Sugar Water and Digital Cameras Do Not Mix

Monday, June 15, 2009

It's quite possible that many of you well retort, "well, no DUH" to the warning that you should never spray equal mixtures of sugar and water on a digital camera.

After doing this during a check of the beehive this weekend (you spray sugar water to keep the bees from flying up and biting you in the keester), I had a digital camera covered with sugary, sticky, GOO!

"No problem," I thought. "I'll just wash it off with some warm water, and everything will be cool!" It was only after washing, did the following question cross my mind: "Hey, are these things waterproof?"

Nope! Now the camera is taking great shots that look like a thick fog bank, and little else. This is why you're getting FABULOUS photos taken with my handy-dandy Samsung phone!

I'm getting just a tad tired of the cool weather that's been overstaying it's welcome in the Sacramento Valley. Yes, I know this cooler weather is causing tomato plants to fruit like nobody's business. I understand that a lot of us have plants loaded with tomatoes. That's good.

But, at some point, you've just gotta have the heat to make a summer garden produce. Tomatoes might be fruiting, but without heat, they're not going to ripen in large numbers. The strawberries will be good, yes, but not quite as good, and the melon plants are anything but happy.

But, one crop starting to produce in fairly large numbers now are the bush beans that Venus planted from seed about a month ago in one of the raised beds. We tried growing these last year, and I'm sad to report that we were the only gardeners on the West Coast who FAILED to grow bush beans.

How can you screw up bush beans? I'm not sure, but Bill and Venus Bird are living proof that "you can."

But that was last year. This year is somewhat different. The beans you see to your left came out of the garden just last night, and made for a tasty side dish to the main, extremely high-class, meal of "Beer Can Chicken."

These things grow fast. I mean, real fast. How fast you say? It's almost like one minute there's nothing there, and the next time you look at the same spot, you've got loads of bush beans.
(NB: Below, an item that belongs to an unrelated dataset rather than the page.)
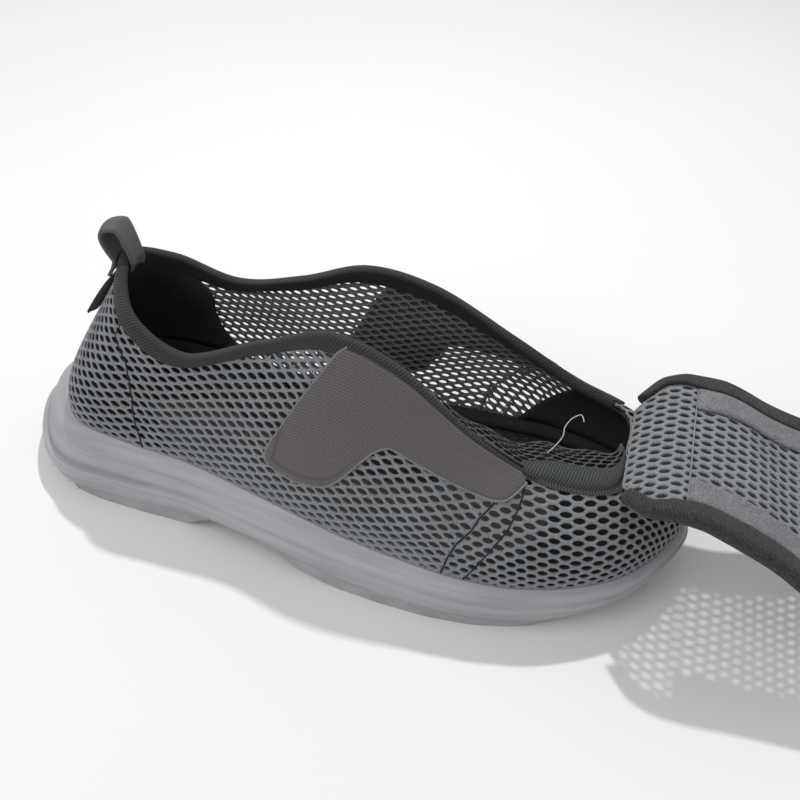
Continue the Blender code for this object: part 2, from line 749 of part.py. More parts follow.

My early favorite is the "Dragon's Tongue" bush bean. I mean, how can you not like something out of your favorite nightmare? The redish-streaked beans are also easy to spot, which is both good and bad. Why bad? As it turns out, honeybees are attrached to bush bean flowers. And, if you grab a handful of beans, chances are, you've also grabbed a bee or a small army of them.

Ouch.

The bush-bean "haul," our first by the way, also included the standard Italian bean, and two more varieties called "Cherokee" and "Hurricane." This is just a start, of course. The bush beans are now just starting to produce. And soon, the pole beans planted nearby will star producing record numbers as well.

At least, that's the hope. The goal is to can these suckers for later use this winter. I've had more than one person tell me about fist-fights that have erupted over a jar of pickled bush or pole beans.

Time will tell.

The garden is still throwing out lots of interesting produce, including a few tomatoes, but these have been overshadowed recently by the radish discoveries the wife has been making on a daily basis. Last week she pulled up a pink radish the size of a baseball.

This weekend she pulled out two white radishes that, while not quite baseball sized, still managed to raise a few eyebrows. I'm not exactly sure what the wife is doing to that radish and chard seed, but I know this much: I can't argue with the results.

Pray for my crummy digital camera. I might be forced to run out and buy another crummy one. Why not invest in something good? Something that will take decent pictures? Yeah, I could do that. But I know better. Bill Bird is the proverbial bull in a china shop.

In other words, I'll just break it.

4 comments:

dave said...

Hey Bill
I've been enjoying your blog.
I'm a little jealous of your long season down there though.
-Dave

Bill Bird said...

Dave,

Not sure where you are, but yeah, we've got great weather in the Sacramento area. You can keep tomato plants producing well into November if the weather holds out. They start looking like absolute monsters in October.

Bill

dave said...

Brownsville!

"Daffodil Planter" Charlotte Germane said...

A new camera? Ouch, VERY expensive honey this year. But you can look back and laugh when you are old hands with the hives.

Watching your veggies with interest!